David loved life and lived it to the full. When he was in Austin at UT he met the love of his life and soulmate, Marilyn Biel; they married in 1957. They both loved sailing, particularly along the Texas Gulf Coast, and delighted in leisurely multiday excursions along the beautiful bays and channels with family, friends, and wonderful food. Magnificent sunsets provided an exceptional backdrop to the conviviality on board.
In addition to attending several America’s Cup Races, including those in New Zealand, Spain, and San Francisco, they loved international travel and learning about different cultures, and developed a special fondness for Japan.
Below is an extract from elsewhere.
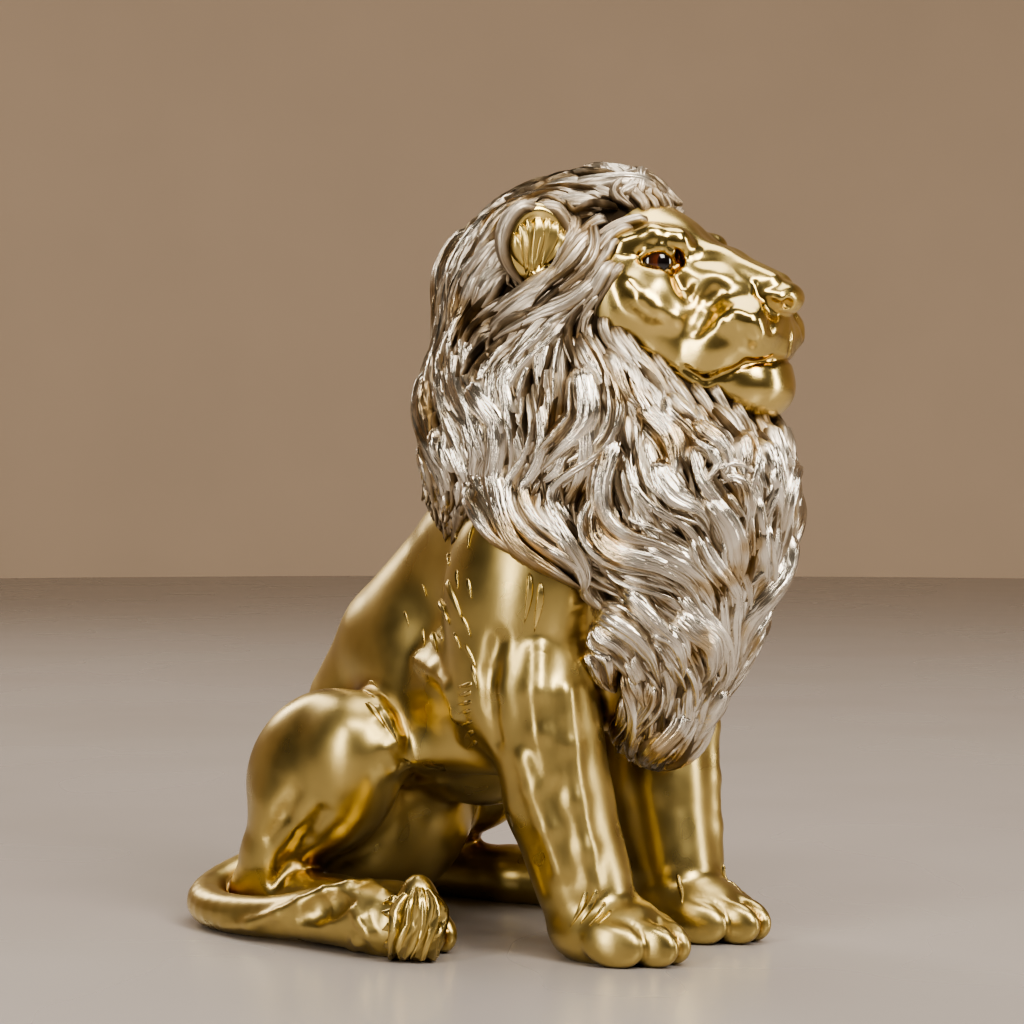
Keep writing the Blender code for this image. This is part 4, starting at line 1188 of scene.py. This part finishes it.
def silver_and_gold(name, polish, shade):
    """A cast skin's own finish: gold plate where its gold attribute is 1, near black under the mane as
    painted shade.
    """
    nodes = Nodes(name)
    share = nodes.add("Attribute", attribute_name="gold").outputs["Fac"]
    colour, rough, normal = gold_plate(nodes, polish, shade)
    # Under the mane the skin is near black and rough: painted shade where it shows between the locks.
    mixed = nodes.add("Mix", {"Factor": share, "A": (0.04, 0.027, 0.016, 1), "B": colour}, data_type="RGBA")
    rougher = nodes.add("Mix", {"Factor": share, "A": 0.75, "B": rough}, data_type="FLOAT")
    nodes.shader.inputs["Metallic"].default_value = 1.0
    return nodes.finish(nodes.result(mixed), nodes.result(rougher), normal)


def eye_enamel():
    """Amber enamel under a clear coat, with a dark pupil and rim."""
    nodes = Nodes("eye_enamel")
    gaze = nodes.add("Attribute", attribute_name="gaze").outputs["Fac"]
    colour = nodes.ramp(
        gaze, (0.0, (0.003, 0.001, 0.001)), (0.42, (0.005, 0.002, 0.002)), (0.50, (0.09, 0.022, 0.008)),
        (0.75, (0.045, 0.012, 0.005)), (0.9, (0.01, 0.004, 0.002)),
    )
    speck = nodes.add("TexNoise", {"Scale": 3000.0}).outputs["Fac"]
    rough = nodes.ramp(speck, (0.3, 0.08), (0.7, 0.14))
    bump = nodes.add("Bump", {"Height": speck, "Strength": 0.02, "Distance": 0.0001})
    nodes.shader.inputs["Coat Weight"].default_value = 1.0
    nodes.shader.inputs["Coat Roughness"].default_value = 0.03
    return nodes.finish(colour, rough, bump.outputs["Normal"])


def skin_piece(name, form, voxel, material, golden):
    """One cast skin, flat where it meets the ground. Its gold attribute is 1 on the golden groups
    and 0 under the mane."""
    skin, points = cast_skin(form, voxel)
    away, _ = form.normals(points)
    # The open attribute sets how much painted crease shade the gold takes.
    set_attribute(skin, "open", openness(form, points, away))
    # The gold attribute is 0 under the mane, where the skin takes a near black painted shade.
    set_attribute(skin, "gold", np.clip(1.5 - nearest_of(golden, points) / GOLD_EDGE, 0, 1))
    grounded(skin)
    piece(name, skin, material)


def eye(side, material):
    """An eyeball that looks forwards and a little outwards, with its gaze as an attribute."""
    mesh = shape_mesh("eye", bmesh.ops.create_uvsphere, u_segments=40, v_segments=28, radius=EYE_RADIUS)
    ahead = Vector(GAZE)
    ahead.x *= side
    ahead.normalize()
    points = mesh_points(mesh)
    set_attribute(mesh, "gaze", np.linalg.norm(points / EYE_RADIUS - np.array(ahead), axis=1))
    middle = Vector(EYE_MIDDLE)
    middle.x *= -side
    mesh.transform(head_place() @ Matrix.Translation(middle))
    piece("eye_left" if side > 0 else "eye_right", mesh, material)


def lion():
    gold = gilding()
    silver = silvering()
    masses = (
        torso()
        + front_leg(STEP)
        + [mass.mirrored() for mass in front_leg(-STEP)]
        + both_sides(*hind_leg())
        + tail()
    )
    ridges, folds = carving(masses)
    body = Group(masses + ridges, folds)
    face_masses, face_cuts = head()
    ear_masses, ear_cuts = ears()
    hair_bed = Group(mane())
    face = Group(face_masses, face_cuts, head_place())
    lids = Group(eyelids(), (), head_place())
    ear = Group(ear_masses, ear_cuts, head_place())
    ear_hollow = Group([], ear_cuts, head_place())
    figure = Form(body, hair_bed, face, ear)

    skull_under_hair = Group(mane(shrink=0.25)[1:3])
    head_form = Form(skull_under_hair, face, lids, ear)
    polished = silver_and_gold("face_gilding", 0.17, 1.0)
    skin_piece("lion_head", head_form, FACE_VOXEL, polished, golden=[face, ear, lids])
    body_form = Form(body, hair_bed, ear_hollow)
    # The body's gold is darkened to 0.75 as painted shade; the face's keeps its full colour.
    satin = silver_and_gold("body_gilding", 0.27, 0.75)
    skin_piece("lion_body", body_form, BODY_VOXEL, satin, golden=[body])
    for name, mesh in mane_locks(figure, [face, ear]).items():
        near = nearest_of((face, ear), mesh_points(mesh))
        set_attribute(mesh, "matt", np.clip(1 - near / MATT_REACH, 0, 1))
        piece(name, mesh, silver)
    fur = {"gold_fur": gold_fur(figure, Form(body), Form(face, ear)), **tuft_locks()}
    for name, mesh in fur.items():
        grounded(mesh)
        # The fur takes one openness all over, at full gold, so it gets no painted crease shade.
        set_attribute(mesh, "open", np.full(len(mesh.vertices), FUR_OPENNESS))
        piece(name, mesh, gold)
    enamel = eye_enamel()
    for side in (-1, 1):
        eye(side, enamel)


def metres(units):
    """A place in the figure's units as one in the frame."""
    return (Vector(units) + Vector(ORIGIN_SHIFT)) * UNIT


def plain_material(name, colour, roughness):
    nodes = Nodes(name)
    place = nodes.add("TexCoord").outputs["Object"]
    cloud = nodes.add("TexNoise", {"Vector": place, "Scale": 6.0, "Detail": 2.0}).outputs["Fac"]
    tint = nodes.ramp(cloud, (0.3, tuple(0.96 * c for c in colour)), (0.7, colour))
    rough = nodes.ramp(cloud, (0.3, roughness), (0.7, roughness + 0.05))
    bump = nodes.add("Bump", {"Height": cloud, "Strength": 0.02, "Distance": 0.001})
    return nodes.finish(tint, rough, bump.outputs["Normal"])


# The floor's half-width, and how far behind the lion the wall stands, in metres.
FLOOR_REACH = 4.0
WALL_AWAY = 2.6


def studio():
    """A pale floor, and a warm wall curved round behind the lion."""
    mesh = shape_mesh("floor", bmesh.ops.create_grid, x_segments=1, y_segments=1, size=FLOOR_REACH)
    mesh.materials.append(plain_material("floor_paint", (0.36, 0.33, 0.31), 0.24))
    floor = new_object("floor", mesh)

    bm = bmesh.new()
    bmesh.ops.create_cone(bm, segments=64, radius1=WALL_AWAY, radius2=WALL_AWAY, depth=5.0)
    behind = Vector((*AHEAD, 0))
    bmesh.ops.delete(bm, geom=[f for f in bm.faces if f.normal.dot(behind) < 0.15], context="FACES")
    bmesh.ops.reverse_faces(bm, faces=bm.faces[:])
    mesh = bpy.data.meshes.new("wall")
    bm.to_mesh(mesh)
    bm.free()
    mesh.shade_smooth()
    mesh.materials.append(plain_material("wall_paint", (0.66, 0.51, 0.37), 0.8))
    wall = new_object("wall", mesh)

    world = bpy.data.worlds.new("studio")
    world.use_nodes = True
    world.node_tree.nodes["Background"].inputs["Color"].default_value = (0.24, 0.20, 0.16, 1)
    world.node_tree.nodes["Background"].inputs["Strength"].default_value = 0.35
    bpy.context.scene.world = world


# What the lights point at, in metres, and their colour.
LION_CHEST = (0, 0, 0.13)
WARM_WHITE = (1.0, 0.95, 0.88)


def softbox(name, azimuth, elevation, distance, size, power):
    """A rectangular soft light that faces the lion. Azimuth 0 is the camera's own side, and it
    grows towards the right of the picture."""
    look = math.atan2(-AHEAD[1], -AHEAD[0]) + math.radians(azimuth)
    lift = math.radians(elevation)
    out = Vector((math.cos(look) * math.cos(lift), math.sin(look) * math.cos(lift), math.sin(lift)))
    data = bpy.data.lights.new(name, "AREA")
    data.shape = "RECTANGLE"
    data.size, data.size_y = size
    data.energy = power
    data.color = WARM_WHITE
    lamp = new_object(name, data)
    lamp.location = Vector(LION_CHEST) + out * distance
    lamp.rotation_mode = "QUATERNION"
    lamp.rotation_quaternion = (-out).to_track_quat("-Z", "Y")


def camera():
    """The photograph's own viewing angle, at the height of the lion's chest."""
    data = bpy.data.cameras.new("camera")
    data.lens = LENS
    data.sensor_width = SENSOR_WIDTH
    data.clip_start = 0.01
    obj = new_object("camera", data)
    obj.location = metres(VIEWPOINT)
    obj.rotation_mode = "QUATERNION"
    obj.rotation_quaternion = view_direction().to_track_quat("-Z", "Y")
    bpy.context.scene.camera = obj
    bpy.context.scene.view_settings.view_transform = "AgX"
    bpy.context.scene.view_settings.look = "AgX - Medium High Contrast"


def lights():
    """Each softbox has its azimuth and elevation in degrees, its distance and size in metres, and
    its power in watts."""
    softbox("key", 40, 40, 1.5, (0.5, 0.9), 23)
    softbox("strip", -42, 18, 1.5, (0.20, 1.2), 12)
    softbox("window", -6, 58, 1.5, (0.8, 0.22), 9)
    softbox("edge", 82, 8, 1.5, (0.16, 1.0), 7)
    softbox("top", 150, 72, 1.5, (1.1, 0.9), 14)
    softbox("rim", -140, 30, 1.6, (0.35, 0.9), 8)


lion()
studio()
lights()
camera()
They spent sabbatical years at Cambridge University (1966–67), Imperial College London (1974–75), Tokyo Institute of Technology (1989), and University of Tsukuba (1995). In 1997 David was named eminent scientist at the Institute of Physical and Chemical Research (RIKEN) in Wako, Japan.
David was a dedicated tennis player into his 80s. His style of play could be disarming, as he would appear to be tired, and then hit a hard left-handed topspin forehand zipping past his opponent for a clean win.
David is survived by Marilyn, sons Mark William (Joyce) and Jay David (Julia), and five grandchildren. He was preceded in death by son Robert James, who died of a congenital heart defect. This family tragedy was an underlying motivation for David’s lifelong interest in cardiovascular research.
1 Leverett LB, Lynch EC, Alfrey CP, Hellums JD. 1972. Red blood cell damage by shear stress. Biophysical Journal 12:257–65.
2 Moake JL, Turner NA, Stathopolos NA, Nolasco LH, Hellums JD. 1986. Involvement of large plasma von Willebrand factor (VWF) multimers and unusually large forms derived from endothelial cells in shear stress induced platelet aggregation. Journal of Clinical Investigation 78:1456–61.
3 Hellums JD. 1977. Resistance to oxygen transport in capillaries relative to that in surrounding tissue. Microvascular Research 13:131–36.